Jumat, Juni 13, 2008

BAB I
ETIKA


1.1 Pengertian Etika

Pengertian Etika (Etimologi), berasal dari bahasa Yunani adalah "Ethos", yang berarti watak kesusilaan atau adat kebiasaan (custom). Etika biasanya berkaitan erat dengan perkataan moral yang merupakan istilah dari bahasa Latin, yaitu "Mos" dan dalam bentuk jamaknya "Mores", yang berarti juga adat kebiasaan atau cara hidup seseorang dengan melakukan perbuatan yang baik (kesusilaan), dan menghindari halhal tindakan yang buruk.

Etika adalah nilai-nilai moral yang mengikat dalam berucap, bersikap dan berperilaku dalam pelaksanaan tugas, fungsi, wewenang, dan tanggungjawab. Etika dan moral lebih kurang sama pengertiannya, tetapi dalam kegiatan sehari-hari terdapat perbedaan, yaitu moral atau moralitas untuk penilaian perbuatan yang dilakukan, sedangkan etika adalah untuk pengkajian sistem nilai-nilai yang berlaku. Istilah lain yang identik dengan etika, yaitu: Susila (Sanskerta), lebih menunjukkan kepada dasar-dasar, prinsip, aturan hidup (sila) yang lebih baik (su). Akhlak (Arab), berarti moral, dan etika berarti ilmu akhlak.

Filsuf Aristoteles, dalam bukunya Etika Nikomacheia, menjelaskan tentang pembahasan Etika, sebagai berikut: (a). Terminius Techicus : Pengertian etika dalam hal ini adalah, etika dipelajari untuk ilmu pengetahuan yang mempelajari masalah perbuatan atau tindakan manusia. (b). Manner dan Custom : Membahas etika yang berkaitan dengan tata cara dan kebiasaan (adat) yang melekat dalam kodrat manusia (In herent in human nature) yang terikat dengan pengertian "baik dan buruk" suatu tingkah laku atau perbuatan manusia.

Pengertian dan definisi Etika dari para filsuf atau ahli berbeda dalam pokok perhatiannya; antara lain: (a). Merupakan prinsip-prinsip moral yang termasuk ilmu tentang kebaikan dan sifat dari hak (The principles of morality, including the science of good and the nature of the right). (b).
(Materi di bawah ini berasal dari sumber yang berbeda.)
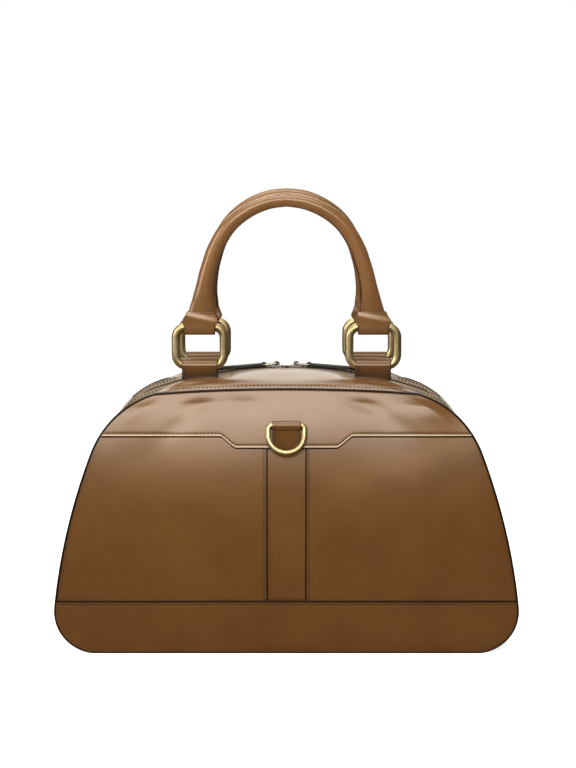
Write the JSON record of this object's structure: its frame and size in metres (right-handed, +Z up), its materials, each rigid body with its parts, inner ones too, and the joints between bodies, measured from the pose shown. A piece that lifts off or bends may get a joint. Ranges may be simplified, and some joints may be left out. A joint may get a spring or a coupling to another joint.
{
  "type": "handbag",
  "caption": "Domed leather top-handle bag with canvas gussets, a two-way zip over the top, rolled handles on metal rings and a hanging D-ring on the front.",
  "frame": {"origin": "on the floor under the middle of the base", "axes": "+Z up, -Y the front with the D-ring, +X along the bag to the right as the front is faced"},
  "size_m": [0.3706, 0.1616, 0.3709],
  "materials": {
    "calf_leather": "smooth semi-gloss calf",
    "painted_edge": "painted leather edge",
    "stiff_board": "bonded fibre board",
    "canvas": "plain woven canvas",
    "lining_cloth": "cotton lining",
    "zip_tape": "woven zip tape",
    "dark_metal": "dark nickel plate",
    "dark_leather": "dark smooth leather",
    "handle_core": "soft foam cord",
    "antique_brass": "brushed antique brass"
  },
  "bodies": {
    "bag": {"front_backing": "stiff_board", "front_centre_strip": "calf_leather", "front_panel_left": "calf_leather", "front_panel_right": "calf_leather", "front_yoke": "calf_leather", "front_base_band": "calf_leather", "front_piping": "painted_edge", "rear_backing": "stiff_board", "rear_panel": "calf_leather", "rear_yoke": "calf_leather", "rear_base_band": "calf_leather", "rear_piping": "painted_edge", "gusset_left": "canvas", "gusset_right": "canvas", "base_panel": "calf_leather", "base_board": "stiff_board", "lining": "lining_cloth", "d_ring_tab": "calf_leather"},
    "d_ring": {"d_ring": "antique_brass"},
    "front_roof": {"roof_panel_front": "calf_leather", "zip_tape_front": "zip_tape", "zip_teeth_front": "dark_metal", "handle_base_front_left": "calf_leather", "handle_base_front_right": "calf_leather"},
    "rear_roof": {"roof_panel_rear": "calf_leather", "zip_tape_rear": "zip_tape", "zip_teeth_rear": "dark_metal", "handle_base_rear_left": "calf_leather", "handle_base_rear_right": "calf_leather"},
    "front_rings": {"ring_front_left": "antique_brass", "ring_front_right": "antique_brass"},
    "rear_rings": {"ring_rear_left": "antique_brass", "ring_rear_right": "antique_brass"},
    "front_handle": {"handle_front": "calf_leather", "handle_core_front": "handle_core", "handle_tab_front_left": "calf_leather", "handle_tab_front_right": "calf_leather"},
    "rear_handle": {"handle_rear": "calf_leather", "handle_core_rear": "handle_core", "handle_tab_rear_left": "calf_leather", "handle_tab_rear_right": "calf_leather"},
    "left_slider": {"zip_slider_left": "dark_metal"},
    "right_slider": {"zip_slider_right": "dark_metal"},
    "left_pull": {"pull_link_left": "dark_metal", "pull_tab_left": "dark_leather"},
    "right_pull": {"pull_link_right": "dark_metal", "pull_tab_right": "dark_leather"}
  },
  "joints": [
    {"name": "mouth_front", "type": "hinge", "parent": "bag", "child": "front_roof", "pos_m": [0, -0.052, 0.212], "axis": [-1, 0, 0], "range_deg": [-70, 0], "deforming": ["zip_tape_front", "zip_teeth_front"]},
    {"name": "mouth_rear", "type": "hinge", "parent": "bag", "child": "rear_roof", "pos_m": [0, 0.052, 0.212], "axis": [1, 0, 0], "range_deg": [-70, 0], "deforming": ["zip_tape_rear", "zip_teeth_rear"]},
    {"name": "slider_left", "type": "hinge", "parent": "bag", "child": "left_slider", "pos_m": [0, 0, -0.122], "axis": [0, -1, 0], "range_deg": [0, 16.5]},
    {"name": "slider_right", "type": "hinge", "parent": "bag", "child": "right_slider", "pos_m": [0, 0, -0.122], "axis": [0, 1, 0], "range_deg": [0, 16.5]},
    {"name": "pull_left", "type": "hinge", "parent": "left_slider", "child": "left_pull", "pos_m": [-0.00805, 0, 0.22526], "axis": [0, 1, 0], "range_deg": [0, 90]},
    {"name": "pull_right", "type": "hinge", "parent": "right_slider", "child": "right_pull", "pos_m": [0.00805, 0, 0.22526], "axis": [0, -1, 0], "range_deg": [0, 90]},
    {"name": "rings_front", "type": "hinge", "parent": "front_roof", "child": "front_rings", "pos_m": [0, -0.03, 0.2265], "axis": [1, 0, 0], "range_deg": [-4, 70]},
    {"name": "rings_rear", "type": "hinge", "parent": "rear_roof", "child": "rear_rings", "pos_m": [0, 0.03, 0.2265], "axis": [-1, 0, 0], "range_deg": [-4, 70]},
    {"name": "handle_front", "type": "hinge", "parent": "front_rings", "child": "front_handle", "pos_m": [0, -0.03, 0.2585], "axis": [1, 0, 0], "range_deg": [-5, 80]},
    {"name": "handle_rear", "type": "hinge", "parent": "rear_rings", "child": "rear_handle", "pos_m": [0, 0.03, 0.2585], "axis": [-1, 0, 0], "range_deg": [-5, 80]},
    {"name": "d_ring", "type": "hinge", "parent": "bag", "child": "d_ring", "pos_m": [0, -0.06783, 0.1827], "axis": [-1, 0, 0], "range_deg": [0, 100]}
  ],
  "couplings": [
    {"joint": "mouth_rear", "follows": "mouth_front", "ratio": 1},
    {"joint": "slider_left", "follows": "mouth_front", "ratio": -0.2357},
    {"joint": "slider_right", "follows": "mouth_front", "ratio": -0.2357}
  ]
}
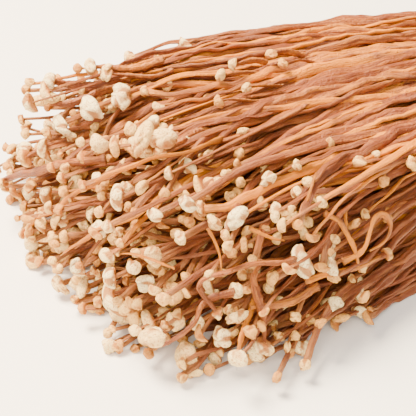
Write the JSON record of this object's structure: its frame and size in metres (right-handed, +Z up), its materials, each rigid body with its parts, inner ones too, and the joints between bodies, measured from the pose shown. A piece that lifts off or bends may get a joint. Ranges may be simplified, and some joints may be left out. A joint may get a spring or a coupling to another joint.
{
  "type": "enoki mushroom bunch",
  "caption": "Dried enoki mushrooms in a loose bunch, laid down: tufts of long thin furrowed stems that fan out from trimmed feet to small pale caps.",
  "frame": {"origin": "on the surface that the bunch lies on, under the middle of its bounding box", "axes": "+X along the stems toward the trimmed feet, -X toward the caps, +Y across the bunch, +Z up"},
  "size_m": [0.15, 0.1029, 0.0406],
  "materials": {
    "dried_mushroom": "matte"
  },
  "bodies": {
    "root": {"tuft_low_1": "dried_mushroom", "tuft_low_2": "dried_mushroom", "tuft_low_3": "dried_mushroom", "tuft_low_4": "dried_mushroom", "tuft_low_5": "dried_mushroom", "tuft_low_6": "dried_mushroom", "tuft_mid_1": "dried_mushroom", "tuft_mid_2": "dried_mushroom", "tuft_mid_3": "dried_mushroom", "tuft_mid_4": "dried_mushroom", "tuft_mid_5": "dried_mushroom", "tuft_top_1": "dried_mushroom", "tuft_top_2": "dried_mushroom", "tuft_top_3": "dried_mushroom", "tuft_top_4": "dried_mushroom"}
  },
  "joints": []
}
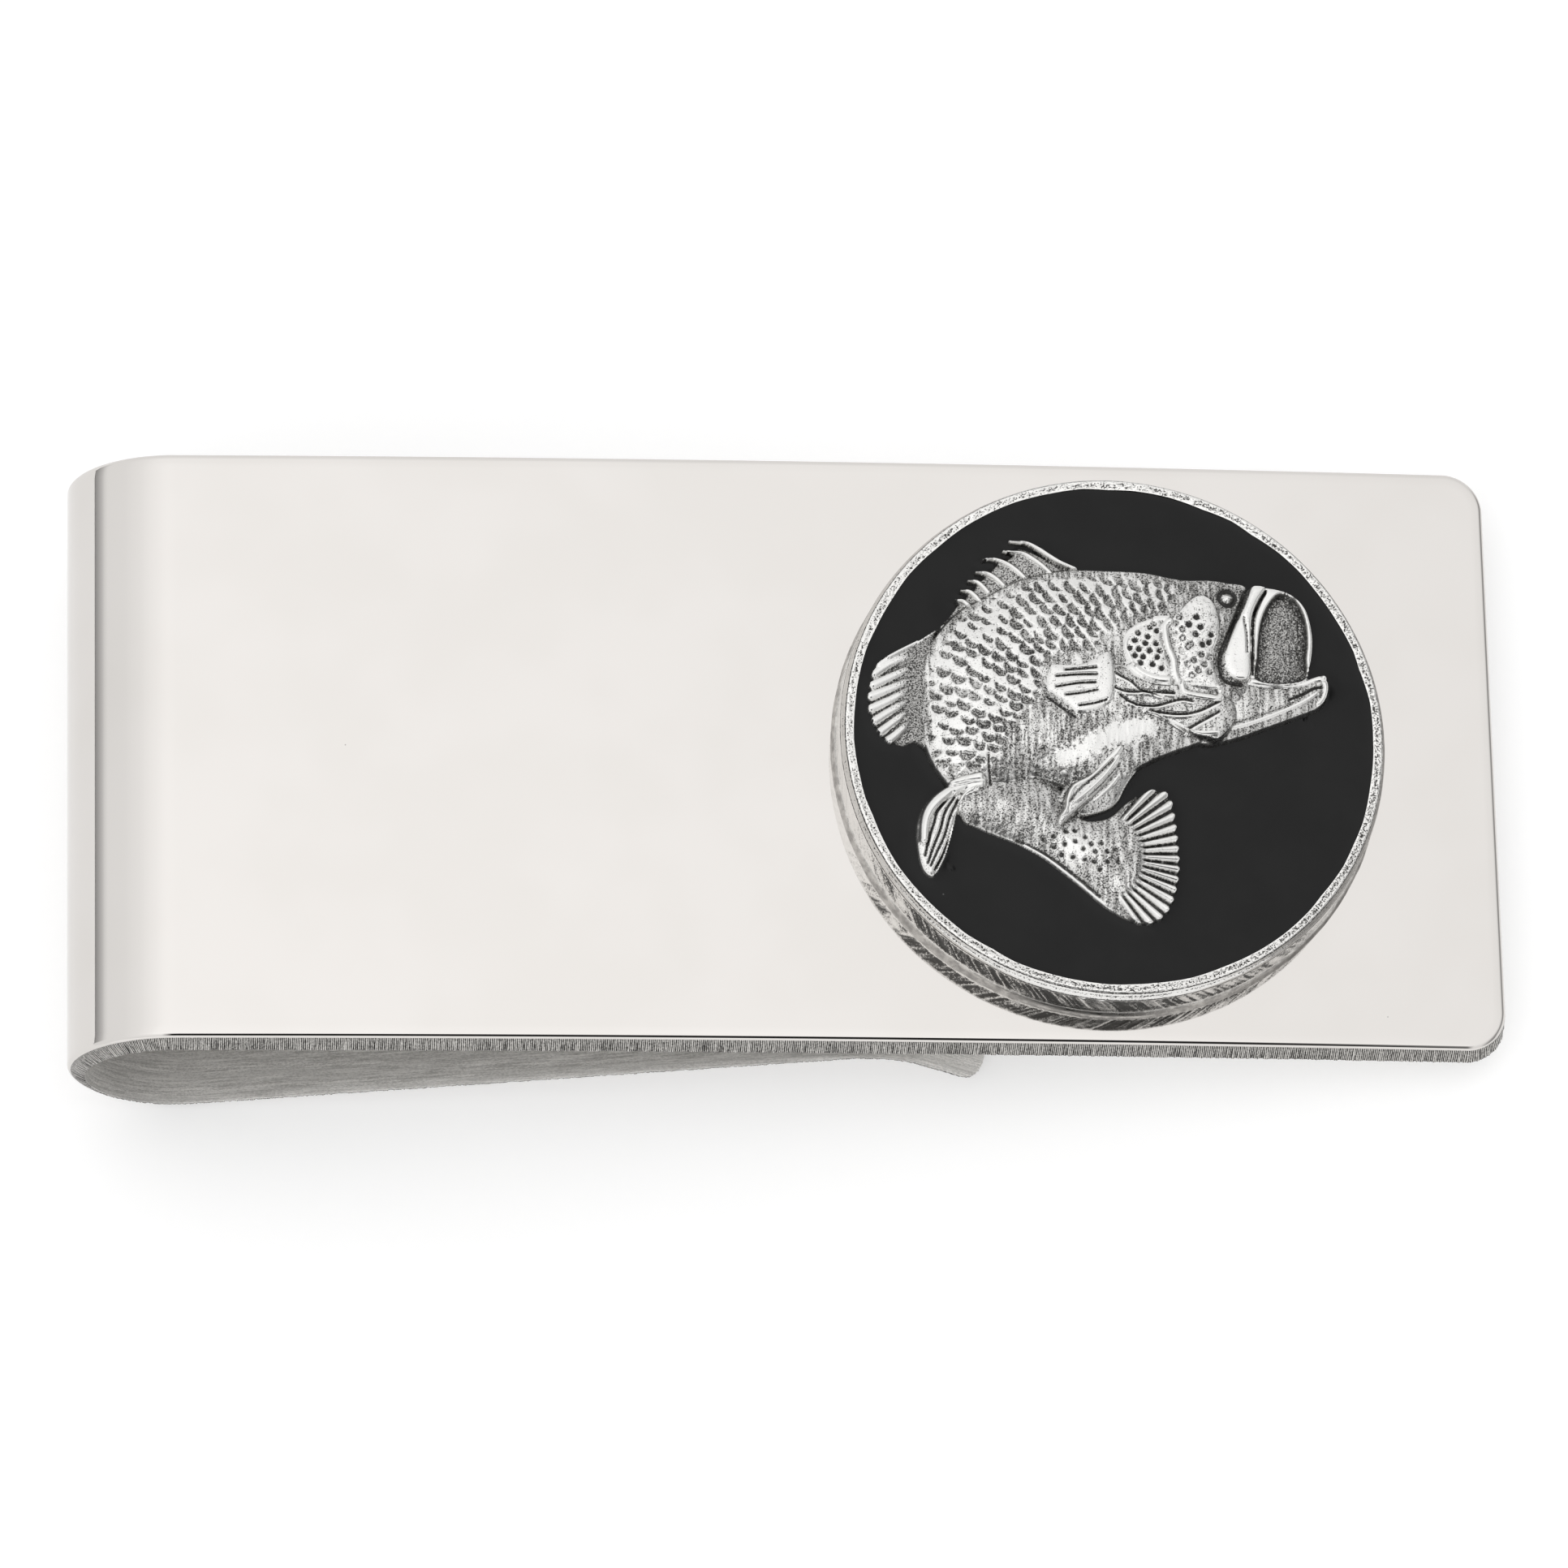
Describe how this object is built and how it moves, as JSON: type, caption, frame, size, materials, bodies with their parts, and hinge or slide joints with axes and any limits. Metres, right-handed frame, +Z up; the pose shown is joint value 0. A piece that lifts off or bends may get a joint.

Pedoman perilaku, yang diakui berkaitan dengan memperhatikan bagian utama dari kegiatan manusia. (The rules of conduct, recognize in respect to a particular class of human actions). (c). Ilmu watak manusia yang ideal, dan prinsip-prinsip moral sebagai individual. (The science of human character in its ideal state, and moral principles as of an individual). (d). Merupakan ilmu mengenai suatu kewajiban (The science of duty).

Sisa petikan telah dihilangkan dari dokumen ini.